Results and discussion

The strategy for the synthesis of iron/nitrogen co-doped porous graphene nanosheets (rGFe-800a) is presented in Fig. 1. Using the typical organometallic ligand-exchange reaction³⁰ between polyaromatic molecules and ferrocene as reported in 1974, cyclopentadienyliron (CpFe) has been successfully attached on carbon nanotubes,²³ carbon black and highly oriented pyrolytic graphite³¹ due to the large amount of six-membered phenyl rings on the surfaces of these materials. Similarly, in our present work, CpFe substituted graphene (rGFeCp) was readily obtained by the reaction of reduced graphene oxide (rG) and ferrocene in anhydrous cyclohexane in the presence of Al/AlCl₃. Upon pyrolysis and ammonia activation at 800 °C, the resulting rGFeCp can be easily converted into the nitrogen/iron co-doped porous graphene rGFe-800a.

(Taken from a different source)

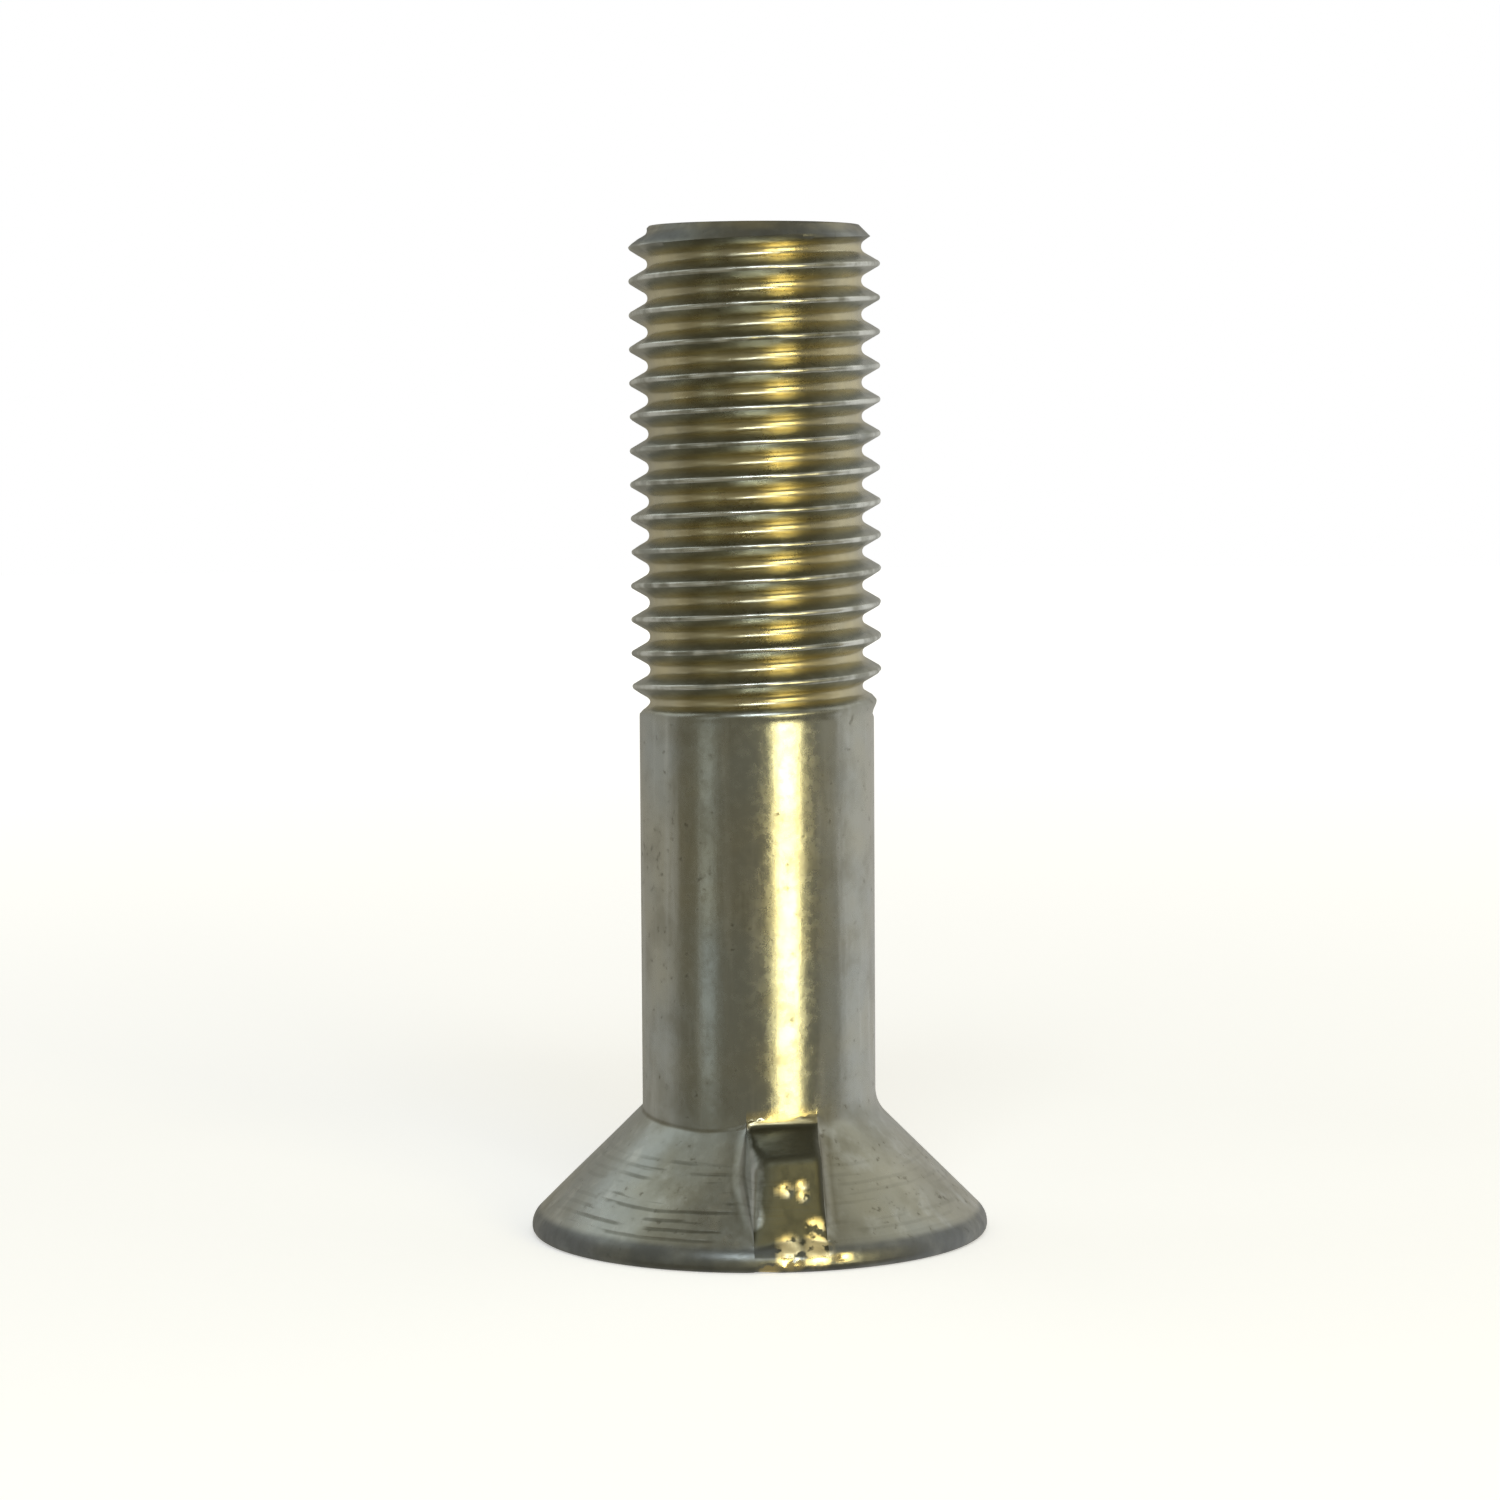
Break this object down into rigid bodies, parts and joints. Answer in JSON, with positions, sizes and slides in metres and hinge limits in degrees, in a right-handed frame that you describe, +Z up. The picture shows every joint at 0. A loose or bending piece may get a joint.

For comparison, iron/nitrogen co-doped porous graphite (GFe-800a) was also prepared under similar reaction conditions using graphite as the starting material instead of rG. Certainly, this concise preparation approach, using low-cost ferrocene and ammonia as iron and nitrogen sources, respectively, makes it possible to produce rGFe-800a on a large scale and further explore its practical applications in a wide range.

Fig. 1 Preparation of cyclopentadienyl iron functionalized reduced graphene oxide/graphite by a ligand exchange reaction (hydrated Al anions are omitted for clarity). (i) Al, AlCl₃, and cyclohexane, 80 °C, 36 h; (ii) 800 °C, N₂, 2 h; (iii) 800 °C, NH₃, 10 min.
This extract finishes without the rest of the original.